IF HE BLOCKS THE STATE'S HIGH SCHOOL exit exam from taking effect this June, Judge Robert B. Freedman will be crippling one of the most helpful school reforms California has ever put into effect. Freedman, a Superior Court judge in Oakland, indicated in a temporary ruling Monday that because the quality of education is uneven from school to school, poor and minority students don't have an equal chance of passing the test, which requires knowledge of 8th-grade math and 9th- or 10th-grade English. He will issue a final ruling Friday.

It is true that conditions at many rural and inner-city schools need major improvement; too many are overcrowded and lack well-qualified teachers. But the exit exam has been a valuable incentive for pushing high schools to make these improvements — and more speedily than most other measures. The threat of missing out on a diploma has both schools and students working like never before. And the exit exam is accompanied by funding for remedial classes after school and on Saturdays.

Many students who are failing the English test — including some who filed suit — were not let down by their schools. But they may have weak command of the language because they arrived in this country only recently. Others wouldn't graduate anyway because they are failing other classes as well.

Should Freedman demand a fully equal public education system before the exam can count, he will be sacrificing the good that the exam is accomplishing for a return to the abysmal status quo that prevailed before the exam was required.It was a culture in which no one changed anything because no one had to. Teachers passed students who weren't grasping the material; students didn't attend remedial classes because they could get a diploma anyway; graduates entered the work world with a piece of paper but without the skills to get anywhere in that world.

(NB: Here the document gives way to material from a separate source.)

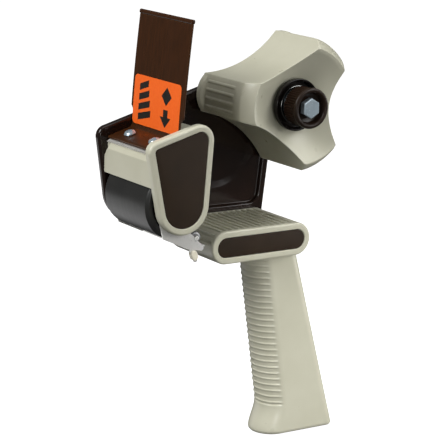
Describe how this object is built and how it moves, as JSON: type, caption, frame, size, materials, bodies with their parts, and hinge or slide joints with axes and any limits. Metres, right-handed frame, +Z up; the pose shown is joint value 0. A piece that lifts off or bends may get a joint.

At last count over 90% of seniors had successfully passed the test, and among those who haven't, there is a large percentage of kids who don't speak English, or don't speak it well enough to pass the test. Given the poor quality of education that most kids get when compared to other countries, the high school diploma doesn't mean a lot now in terms of actual skills or ability, but taking away the one program that seemed to be making some headway in challenging both students and schools is really dumb.